The request -> Reproduce exactly the lines of the material beneath, from the line that contains "obj.matrix_parent_inverse = Matrix.Identity(4)" to the line that contains "depsgraph = bpy.context.evaluated_depsgraph_get()", both included, and no other lines.

-----

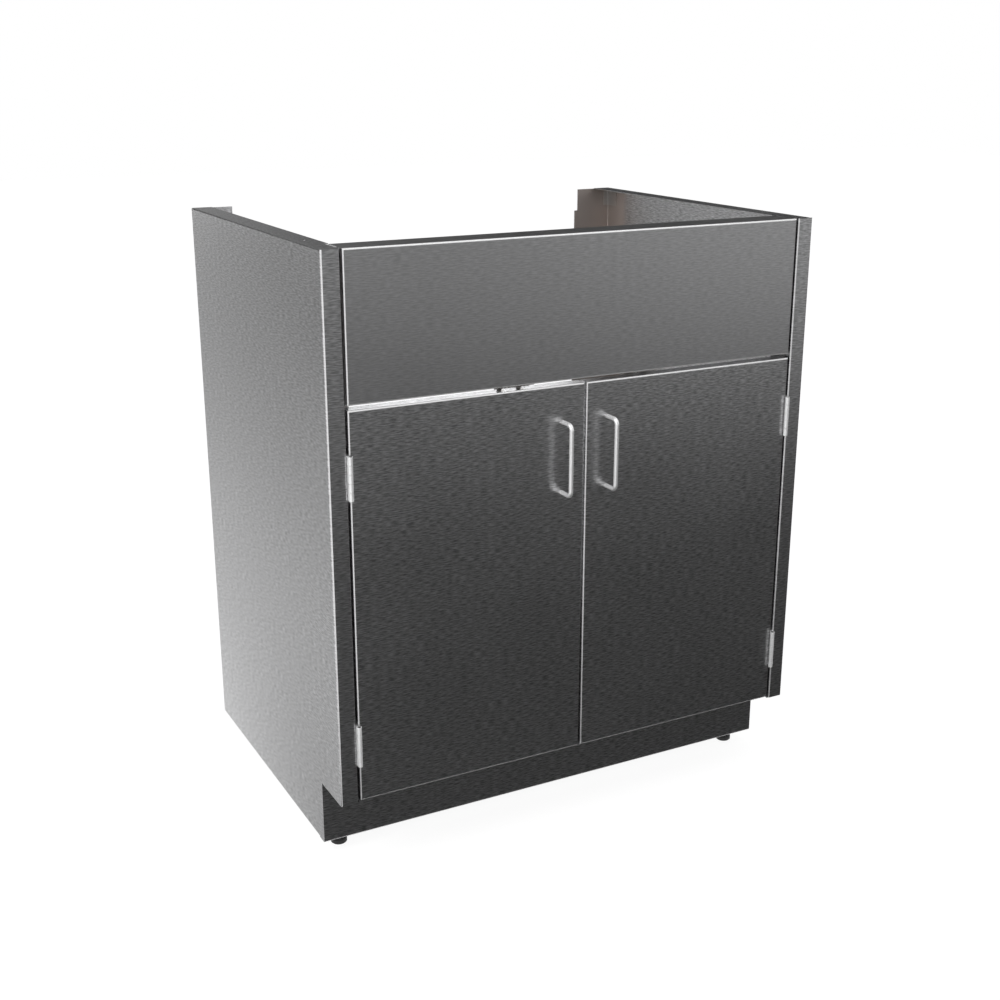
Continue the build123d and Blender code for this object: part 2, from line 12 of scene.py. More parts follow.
import bmesh
import bpy
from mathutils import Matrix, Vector

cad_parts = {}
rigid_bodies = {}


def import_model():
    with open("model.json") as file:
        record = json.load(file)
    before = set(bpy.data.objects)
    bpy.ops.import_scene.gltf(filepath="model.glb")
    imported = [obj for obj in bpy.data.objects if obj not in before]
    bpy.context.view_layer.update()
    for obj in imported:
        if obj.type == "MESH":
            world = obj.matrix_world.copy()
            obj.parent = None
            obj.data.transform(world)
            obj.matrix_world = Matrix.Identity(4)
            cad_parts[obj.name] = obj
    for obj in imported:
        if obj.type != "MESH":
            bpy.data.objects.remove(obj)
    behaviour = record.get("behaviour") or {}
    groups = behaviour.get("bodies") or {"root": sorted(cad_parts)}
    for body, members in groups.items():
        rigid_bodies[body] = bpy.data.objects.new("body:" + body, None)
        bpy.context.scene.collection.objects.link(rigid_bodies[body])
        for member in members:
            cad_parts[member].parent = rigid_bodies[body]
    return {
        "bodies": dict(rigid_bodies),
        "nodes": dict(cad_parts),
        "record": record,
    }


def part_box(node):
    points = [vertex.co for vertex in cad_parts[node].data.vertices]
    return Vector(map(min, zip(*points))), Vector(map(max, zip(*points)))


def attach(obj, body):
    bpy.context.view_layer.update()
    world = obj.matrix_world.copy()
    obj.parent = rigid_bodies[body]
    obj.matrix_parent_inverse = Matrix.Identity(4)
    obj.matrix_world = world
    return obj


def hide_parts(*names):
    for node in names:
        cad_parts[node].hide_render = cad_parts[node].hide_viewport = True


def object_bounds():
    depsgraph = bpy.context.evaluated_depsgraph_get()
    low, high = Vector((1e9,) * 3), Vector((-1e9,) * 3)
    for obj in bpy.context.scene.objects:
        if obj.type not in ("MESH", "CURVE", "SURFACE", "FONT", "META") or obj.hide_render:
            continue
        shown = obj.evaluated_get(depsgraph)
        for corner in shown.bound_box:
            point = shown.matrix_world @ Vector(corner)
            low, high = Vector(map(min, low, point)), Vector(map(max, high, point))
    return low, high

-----

Solution for this exercise ->
    obj.matrix_parent_inverse = Matrix.Identity(4)
    obj.matrix_world = world
    return obj


def hide_parts(*names):
    for node in names:
        cad_parts[node].hide_render = cad_parts[node].hide_viewport = True


def object_bounds():
    depsgraph = bpy.context.evaluated_depsgraph_get()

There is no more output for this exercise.